'Hard' year for Facebook as profits surge 56% but changes dent usage

Facebook (NasdaqGS: FB - news) founder Mark Zuckerberg said it had been a "hard" year for the social media giant despite a surge in annual profits as he revealed the negative impact of recent changes.

Shares (Berlin: DI6.BE - news) in the company fell 5% in after-hours trading as Mr Zuckerberg disclosed that the shake-up had cut the amount of time spent on the site by 50m hours a day.

Full-year profits rose 56% to $15.9bn and revenues climbed 47% to $40.7bn while fourth quarter revenues and underlying earnings beat analysts' expectations.

But a 14% rise in the number of daily active users to 1.4 billion in December compared to a year before fell slightly short of Wall Street expectations.

Mr Zuckerberg said: "2017 was a strong year for Facebook, but it was also a hard one."

Facebook had warned earlier this month that tweaks to its news feed feature would result in a hit to user engagement and it has also been affected by changes to the way it shows videos.

Mr Zuckerberg said: "Last quarter, we made changes to show fewer viral videos to make sure people's time is well spent.

"In total, we made changes that reduced time spent on Facebook by roughly 50m hours every day."

Facebook's boss argues that it is "encouraging meaningful connections between people rather than passive consumption of content" and that by doing so it will be stronger in the long term.

The changes will also see it highlight "trustworthy" news in its news feed following claims that Russians and others spread false reports on the site, particularly during the 2016 presidential election.

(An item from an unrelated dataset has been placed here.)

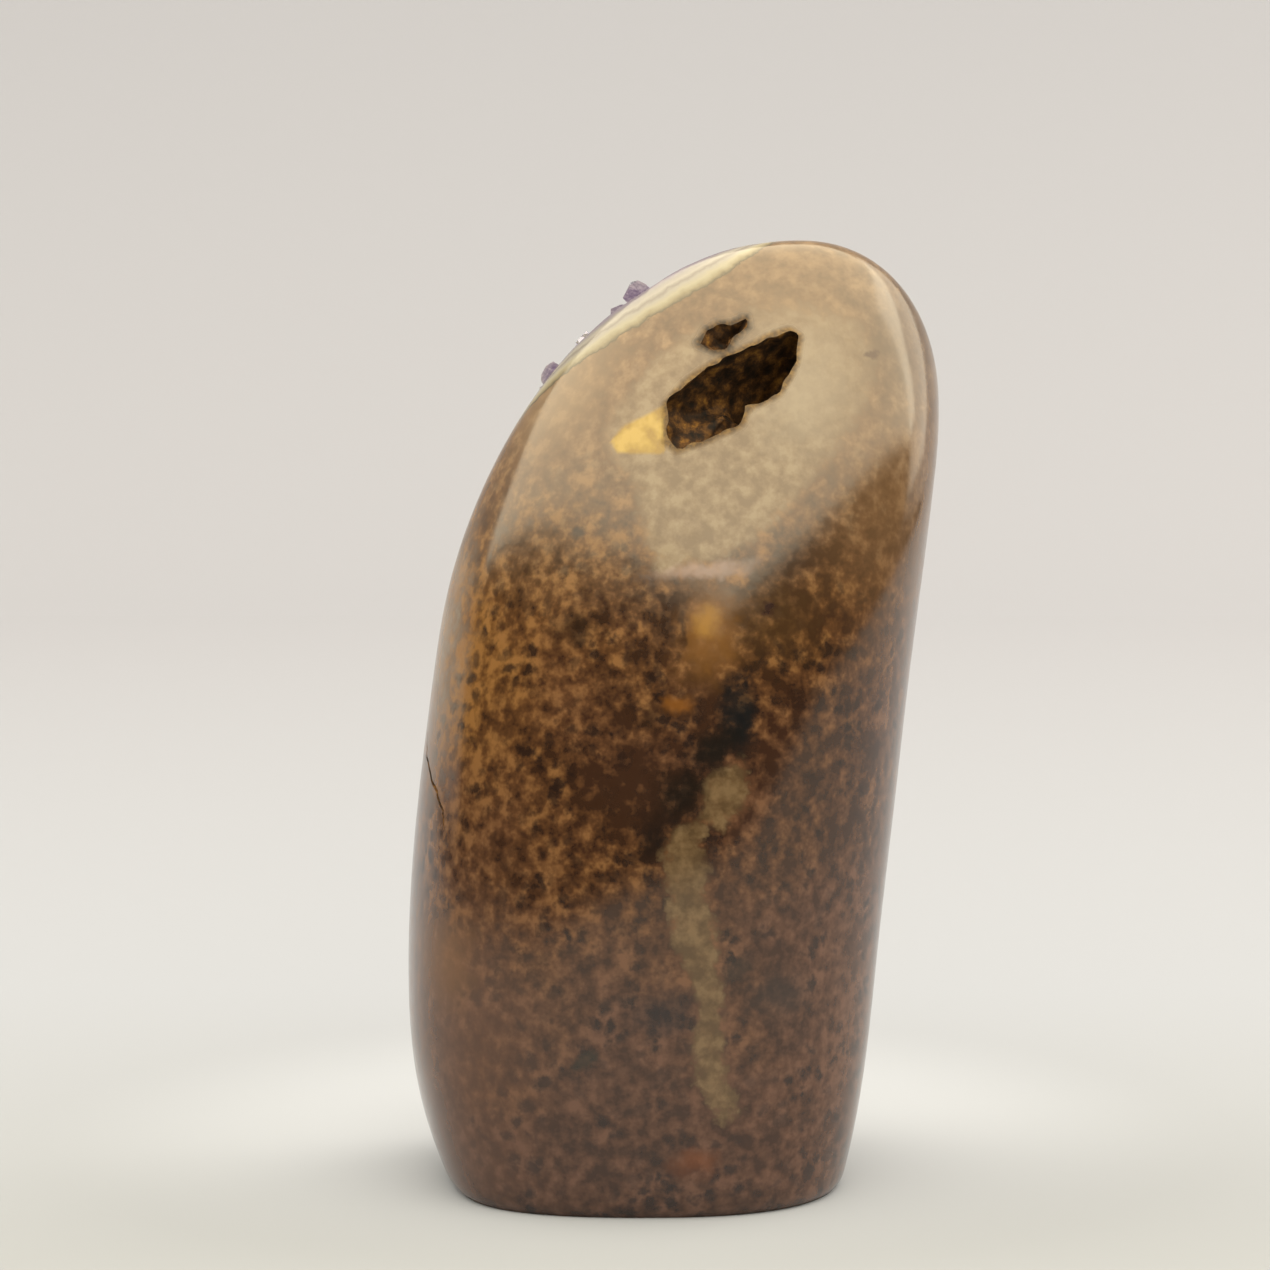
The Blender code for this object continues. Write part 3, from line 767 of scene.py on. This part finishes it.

Elsewhere in the US tech sector on Wednesday, Microsoft (Euronext: MSF.NX - news) reported better than expected second quarter underlying profit and revenue figures, thanks to demand for its cloud computing services.

But it took a $13.8bn one-off charge relating to Donald Trump's tax reforms that resulted in it reporting a loss of $6.3bn for the three months to the end of December.